As muitas exigências que se colocam ao nosso Partido

 

Tal como noutros momentos, aos trabalhadores e ao povo português não se coloca apenas o objectivo de derrotar este Governo, mas o de derrotar a sua política. A diversificação, alargamento e intensificação das lutas terão uma importância cada vez mais decisiva, não só para atrasar, barrar e impedir a concretização de muitas das medidas do pacto de agressão, mas também para consolidar um processo de acumulação de forças que seja capaz de impor a sua rejeição.

A ruptura com a política de direita que o PCP tem vindo a propor ao povo português, a ruptura com os interesses do grande capital monopolista, com o processo de integração capitalista da União Europeia, com o rumo de exploração e empobrecimento que está a ser concretizado – e que abra caminho a uma política patriótica e de esquerda – é uma questão de fundo na vida política nacional.

O Partido não ficará à espera que essa compreensão se alargue entre os trabalhadores e o povo português por si.

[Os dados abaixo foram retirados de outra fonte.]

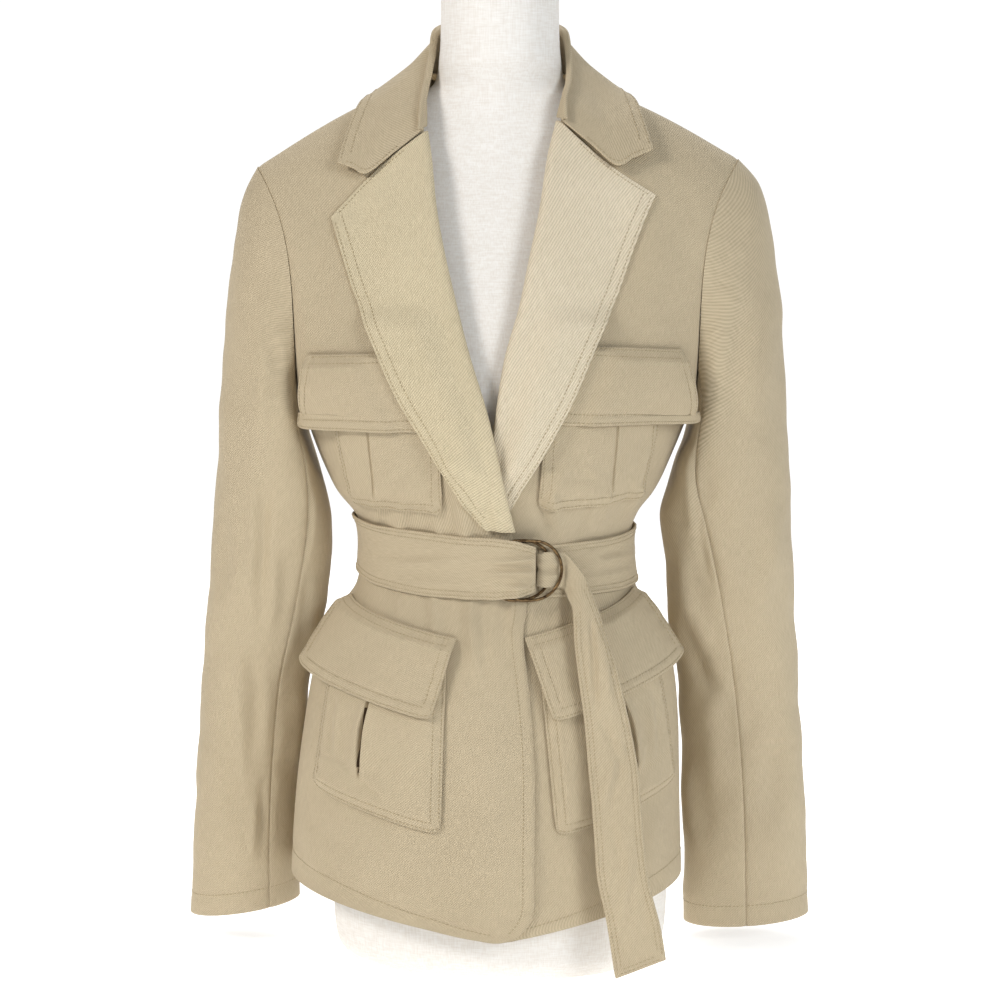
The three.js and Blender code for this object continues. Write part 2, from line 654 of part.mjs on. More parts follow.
// A point of a four-cornered patch on a front, u across and v down, with rounded low corners,
// and how far it is pressed flat under the lapel.
function patchPlace(side, patch, u, v) {
  const nearEnd = Math.max(0, 1 - Math.min(u, 1 - u) / CORNER);
  const down = v > 0.999 ? 1 - 0.55 * CORNER * nearEnd : v;
  const a = mix(mix(patch.innerTopA, patch.outerTopA, u), mix(patch.innerLowA, patch.outerLowA, u), down);
  const z = mix(mix(patch.innerTopZ, patch.outerTopZ, u), mix(patch.innerLowZ, patch.outerLowZ, u), down);
  return [a, z, underLapel(side, a, z)];
}

PATCH_NAMES.forEach((name, i) => {
  const side = PATCH_SIDES[i];
  const pocket = POCKETS[i];
  const across = [0, CORNER, 0.26, pocket.pleat - 0.1, pocket.pleat - PLEAT_WIDE / 2, pocket.pleat,
    pocket.pleat + PLEAT_WIDE / 2, pocket.pleat + 0.1, 1 - CORNER, 1];
  const downs = [0, 0.1, 0.28, 0.46, 0.64, 0.8, 0.92, 1];
  const grid = (out) => downs.map((v) => across.map((u) => {
    const [a, z, pressed] = patchPlace(side, pocket, u, v);
    const full = smooth(Math.min(u, 1 - u, 1 - v) / CORNER) * pocket.puff * (0.5 + 0.5 * smooth(v * 2.5));
    const inPleat = u === pocket.pleat && v < 0.9 ? PLEAT_DEEP * (1 - v * v) : 0;
    const stand = PATCH_GAP + Math.max(full - inPleat, 0) * (1 - pressed);
    return onFront(side, a, z, stand + out);
  }));
  place("pocket_" + name, wall(grid(CLOTH), grid(0)));
});

PATCH_NAMES.forEach((name, i) => {
  const side = PATCH_SIDES[i];
  const flap = FLAPS[i];
  const across = [0, 0.05, 0.14, 0.3, 0.45, 0.6, 0.75, 1 - CORNER, 1];
  const downs = [0, 0.07, 0.18, 0.45, 0.75, 1];
  const grid = (out) => downs.map((v) => across.map((u) => {
    const [a, z, pressed] = patchPlace(side, flap, u, v);
    const free = 4.7 * smooth(v / 0.18) + flap.lift * v * v * 0.5 + flap.flare * Math.max(0, u - 0.6) * 2.5 * v;
    const stand = PATCH_GAP + mix(free, 2.2 * smooth(v / 0.07), pressed);
    return onFront(side, a, z, stand + out);
  }));
  place("flap_" + name, wall(grid(DOUBLE_CLOTH), grid(0)));
});

// The belt, from the fold round the two ring bars, right round the waist to the rings again.
// Each row is one upright line of it: how far round, the height of its middle over the cloth
// below it, and its lower and upper edges. The first rows lie on the right front and are
// counted from the centre line, with the far side of it negative.
const BELT_THICK = 1.8;
const BELT_LOOP = table(
  "a out low high",
  [7, 1.8, 330, 358],
  [-8, 1.8, 329, 359],
  [-18, 1.8, 328, 361],
  [-23, 2.4, 328, 362],
  [-25.6, 4.8, 328, 363],
  [-23.6, 7.5, 326.5, 364],
  [-18, 8.9, 324.5, 366.5],
  [-12, 9.4, 323, 369],
  [-3.5, 8.7, 322, 370.5],
  [4, 7, 321, 371],
  [12, 4.4, 321, 371],
  [22, 2.6, 321, 371],
  [36, 2.4, 321, 371],
);
const BELT_END_A = 31;
const BELT_ROUND = table(
  "part place low high",
  [0, 0.32, 321, 372],
  [0, 0.43, 322, 372.5],
  [0, 0.54, 323, 373],
  [0, 0.65, 324, 374],
  [0, 0.76, 326, 374.5],
  [0, 0.87, 328, 375],
  [0, 0.97, 329, 375],
  [1, 0.94, 329, 375],
  [1, 0.84, 329, 375],
  [1, 0.72, 328, 375],
  [1, 0.6, 327, 375],
  [1, 0.45, 326, 374],
  [1, 0.3, 326, 374],
  [1, 0.15, 326, 374],
  [1, 0, 326, 374],
  [2, 0.15, 325, 373],
  [2, 0.3, 325, 373],
  [2, 0.45, 324, 372],
  [2, 0.6, 322, 370],
  [2, 0.72, 321, 368],
  [2, 0.84, 320, 366],
  [2, 0.94, 319, 365],
  [3, 0.97, 319, 365],
  [3, 0.87, 319, 364.5],
  [3, 0.76, 319, 364],
  [3, 0.65, 319, 363.5],
  [3, 0.54, 320, 363],
  [3, 0.43, 320.5, 363],
);
const BELT_OUT = 2.7;
const BELT_ROWS = [0, 0.25, 0.5, 0.75, 1];

// A point of a surface at place s across it that is z high, moved out by out.
function pointAt(surface, base, side, s, z, out) {
  let [low, high] = [0, TOP];
  for (let i = 0; i < 22; i++) {
    const middle = (low + high) / 2;
    if (base(side, s, middle)[2] < z) low = middle;
    else high = middle;
  }
  return surface(side, s, (low + high) / 2, out);
}

function beltLine(column, out) {
  const heights = BELT_ROWS.map((f) => mix(column.low, column.high, f));
  if (column.part === undefined) return heights.map((z) => onFront(column.side, column.a, z, out));
  const side = column.part < 2 ? RIGHT : LEFT;
  const front = column.part === 0 || column.part === 3;
  return heights.map((z) => front
    ? pointAt(frontPoint, frontBase, side, column.place, z, out)
    : pointAt(backPoint, backBase, side, column.place, z, out));
}

const beltColumns = [
  ...BELT_LOOP.map((row) => ({ ...row, side: RIGHT })),
  ...BELT_ROUND.map((row) => ({ ...row, out: BELT_OUT })),
  { side: LEFT, a: 46, out: 2, low: 321, high: 362 },
  { side: LEFT, a: BELT_END_A, out: 1.5, low: 322, high: 362 },
];
const beltMiddle = beltColumns.map((column) => beltLine(column, column.out));
place("belt", wall(thicken(beltMiddle, BELT_THICK / 2), thicken(beltMiddle, -BELT_THICK / 2)));

// The two rings, alike, each a straight bar held in the belt's fold and a round bow. The bar
// and the bow are given as x and y, and the rear ring lies flatter.
const RING_WIRE = 1.2;
const RING_HALF = 23.5;
const RING_Z = 344;
const RINGS_TWO = table(
  "barX barY bowX bowY",
  [3.5, -103.2, 40.8, -92],
  [12, -104, 48.4, -95.3],
);

// A round wire bent along a closed path of points.
function loopTube(path, radius, sides) {
  const many = path.length;
  const middle = path.reduce((sum, p) => add(sum, p, 1 / many), [0, 0, 0]);
  const points = [];
  path.forEach((point, i) => {
    const along = unit(add(path[(i + 1) % many], path[(i + many - 1) % many], -1));
    const inward = add(middle, point, -1);
    const across = unit(cross(along, inward));
    const out = unit(cross(across, along));
    for (let k = 0; k < sides; k++) {
      const angle = (360 * RADIANS * k) / sides;
      points.push(add(add(point, out, radius * Math.cos(angle)), across, radius * Math.sin(angle)));
    }
  });
  const faces = [];
  for (let i = 0; i < many; i++) {
    for (let k = 0; k < sides; k++) {
      const [a, b] = [i * sides + k, i * sides + ((k + 1) % sides)];
      const [c, d] = [a, b].map((v) => (v + sides) % (many * sides));
      faces.push(a, b, d, a, d, c);
    }
  }
  return solid(points, faces);
}

// A ring's path as shares of the way from bar to bow, and of its half height.
function ringPath(ring) {
  const bow = span(-90, 90, 14).map((angle) => {
    const rad = angle * RADIANS;
    return [0.38 + 0.62 * Math.cos(rad), Math.sin(rad)];
  });
  const shape = [...bow, [0.2, 1], [0.06, 0.97], [0, 0.88], [0, 0.4], [0, -0.4], [0, -0.88],
    [0.06, -0.97], [0.2, -1]];
  return shape.map(([f, h]) =>
    [mix(ring.barX, ring.bowX, f), mix(ring.barY, ring.bowY, f), RING_Z + RING_HALF * h]);
}

place("ring_inner", loopTube(ringPath(RINGS_TWO[0]), RING_WIRE, 6), BRASS);
place("ring_outer", loopTube(ringPath(RINGS_TWO[1]), RING_WIRE, 6), BRASS);

// The belt's tail, from the turn inside the rings, over the rear bow and under the front one,
// down to its free end. Each row is one line across it, from its lower or inner edge to its
// upper or outer edge, with the depth of each and how far the middle stands forward.
const TAIL = table(
  "inX inY inZ outX outY outZ bow",
  [29.5, -95.1, 331, 29.5, -95.1, 357, 0.3],
  [32.5, -96.6, 330.5, 32.5, -96.6, 357, 0.4],
  [36.5, -96.4, 330, 36.5, -96.4, 357.5, 0.4],
  [41, -94.8, 330, 41, -94.8, 357.5, 0.3],
  [45, -92.8, 329.5, 45, -92.6, 357, 0.2],
  [49.5, -91, 328.5, 50, -90.6, 356.5, 0],
  [52.5, -93, 325, 57, -91.5, 350, 1],
  [54.5, -98, 320, 66, -95, 338, 2],
  [57, -103, 314.5, 73.5, -99, 321, 3],
  [58, -108, 303, 80, -103, 303, 3],
  [58.6, -111, 288, 85, -108, 288, 3],
  [61.4, -115, 264, 91.5, -113, 266, 3],
  [66.5, -118, 226, 101.5, -115, 223, 2],
  [69.7, -120, 189, 108, -116, 188, 1.5],
  [72.2, -121, 165, 110, -117, 164, 1],
  [74.7, -121, 132, 112.8, -117, 131, 1],
  [77.3, -121, 100, 117, -117, 98, 1.5],
  [84.6, -120, 66, 126.5, -115, 61, 1],
  [91.9, -119, 19, 131.3, -114, 32.5, 0],
);

const tail = TAIL.map((row) => span(0, 1, 4).map((f) => {
  const middle = between([row.inX, row.inY, row.inZ], [row.outX, row.outY, row.outZ], f);
  return add(middle, [0, -1, 0], row.bow * 4 * f * (1 - f));
}));
place("belt_tail", wall(thicken(tail, 1), thicken(tail, -1)));

// The dress form, a smooth closed stack from its flat base to the top of its neck: the height
// of a section, half its width, its front and back, and how square its outline is.
const FORM = table(
  "z half front back square",
  [0, 118, -70, 78, 2.2],
  [2, 124, -76, 84, 2.2],
  [10, 132, -83, 91, 2.2],
  [26, 138, -88, 95, 2.2],
  [80, 140, -92, 98, 2.2],
  [150, 141, -93, 99, 2.2],
  [210, 137, -92, 97, 2.2],
  [260, 124, -84, 86, 2.1],
  [300, 109, -78, 74, 2.05],
  [345, 98, -76, 64, 2],
  [390, 106, -83, 67, 2],
  [430, 121, -92, 77, 2.1],
  [475, 134, -98, 84, 2.2],
  [515, 142, -92, 90, 2.15],
  [555, 150, -80, 93, 2.1],
  [590, 156, -68, 92, 2],
  [620, 161, -58, 82, 1.85],
  [642, 162, -50, 70, 1.7],
  [656, 160, -45, 62, 1.55],
  [670, 150, -41, 54, 1.45],
  [684, 126, -37, 47, 1.4],
  [698, 98, -33, 41, 1.4],
  [710, 71.5, -31, 37, 1.45],
  [719, 55.5, -31, 37, 1.6],
  [728, 50.5, -33, 42, 1.85],
  [740, 49, -38, 50, 2],
  [756, 47.6, -38, 50, 2],
  [788, 47.2, -38, 50, 2],
  [810, 46.8, -37.5, 50, 2],
  [816, 44, -35, 47, 2],
  [818, 38, -29, 41, 2],
);
const FORM_AROUND = 30;

function formRing(row) {
  const [deep, middle] = [(row.back - row.front) / 2, (row.back + row.front) / 2];
  return Array.from({ length: FORM_AROUND }, (_, i) => {
    const angle = (360 * RADIANS * i) / FORM_AROUND;
    const [c, s] = [Math.cos(angle), Math.sin(angle)];
    const power = (v) => Math.sign(v) * Math.abs(v) ** (2 / row.square);
    return [row.half * power(c), middle + deep * power(s), row.z];
  });
}

place("form_torso", stack(FORM.map(formRing)), LINEN);

export default jacket;
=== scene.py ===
import math

import bpy
import numpy as np
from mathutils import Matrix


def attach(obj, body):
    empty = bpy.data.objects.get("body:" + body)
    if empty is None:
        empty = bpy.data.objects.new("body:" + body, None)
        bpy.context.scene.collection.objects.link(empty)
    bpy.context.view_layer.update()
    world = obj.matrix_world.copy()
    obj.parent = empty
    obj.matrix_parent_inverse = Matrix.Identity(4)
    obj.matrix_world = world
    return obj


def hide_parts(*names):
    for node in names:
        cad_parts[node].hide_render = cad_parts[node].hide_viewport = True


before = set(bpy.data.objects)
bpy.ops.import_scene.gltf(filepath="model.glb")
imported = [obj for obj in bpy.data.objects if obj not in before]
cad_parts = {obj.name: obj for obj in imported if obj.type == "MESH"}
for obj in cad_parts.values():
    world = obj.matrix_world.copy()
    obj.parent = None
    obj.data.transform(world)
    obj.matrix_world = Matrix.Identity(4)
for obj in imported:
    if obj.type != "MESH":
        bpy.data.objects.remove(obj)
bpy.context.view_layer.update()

# Studio
# The jacket was photographed straight on, a little from above, on a plain white ground. The
# stage is a pale floor that fades into a white surround, lit by large soft lamps.
PHOTO_EYE = (0.0, -2.0, 0.680)
PHOTO_TILT = math.atan2(295, 2000)
PHOTO_LENS = 88.75


def srgb(text):
    """A hex colour as it is written for a screen, turned to the linear colour nodes take."""
    parts = [int(text[i:i + 2], 16) / 255 for i in (0, 2, 4)]
    return tuple(v / 12.92 if v <= 0.04045 else ((v + 0.055) / 1.055) ** 2.4 for v in parts) + (1.0,)


def new_material(name, values):
    """A material with one shader, and the numbers on the shader's sockets."""
    material = bpy.data.materials.new(name)
    material.use_nodes = True
    shader = material.node_tree.nodes["Principled BSDF"]
    for socket, value in values.items():
        shader.inputs[socket].default_value = value
    return material, shader


def add_node(material, kind, settings=None, links=None, values=None):
    """Adds one node: its own settings, the numbers on its sockets, and what runs into them."""
    node = material.node_tree.nodes.new(kind)
    for name, value in (settings or {}).items():
        setattr(node, name, value)
    for name, value in (values or {}).items():
        node.inputs[name].default_value = value
    for name, source in (links or {}).items():
        material.node_tree.links.new(source, node.inputs[name])
    return node


def deselect_all():
    if bpy.context.object and bpy.context.object.mode != "OBJECT":
        bpy.ops.object.mode_set(mode="OBJECT")
    bpy.ops.object.select_all(action="DESELECT")


bpy.ops.object.camera_add(location=PHOTO_EYE, rotation=(math.pi / 2 - PHOTO_TILT, 0, 0))
camera = bpy.context.object
camera.name = "photo_camera"
camera.data.lens = PHOTO_LENS
camera.data.sensor_width = 36
camera.data.clip_end = 50
bpy.context.scene.camera = camera

deselect_all()
bpy.ops.mesh.primitive_plane_add(size=3.4, location=(0, 0.3, -0.0006))
floor = bpy.context.object
floor.name = "studio_floor"
floor.data.materials.append(new_material("matt_white_studio_floor", {
    "Base Color": srgb("f4f4f3"), "Roughness": 0.9, "Emission Color": (1, 1, 1, 1),
    "Emission Strength": 0.6})[0])

world = bpy.data.worlds.new("white_surround")
world.use_nodes = True
backdrop = world.node_tree.nodes["Background"]
backdrop.inputs["Color"].default_value = (1, 1, 1, 1)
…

Na resposta à situação actual, as necessidades de reforço do Partido e de desenvolvimento da luta de massas cruzam-se e interagem entre si, e exigem um grande esforço dos quadros e das organizações do PCP numa intervenção diária sem paralelo na vida nacional. Estas duas condições – luta de massas; reforço do PCP – revelam-se como as mais decisivas e determinantes para impor outro rumo para o País. E por tudo isto, estarão no coração da preparação do XIX Congresso do PCP e nas muitas lutas que travaremos pela democracia e pelo socialismo.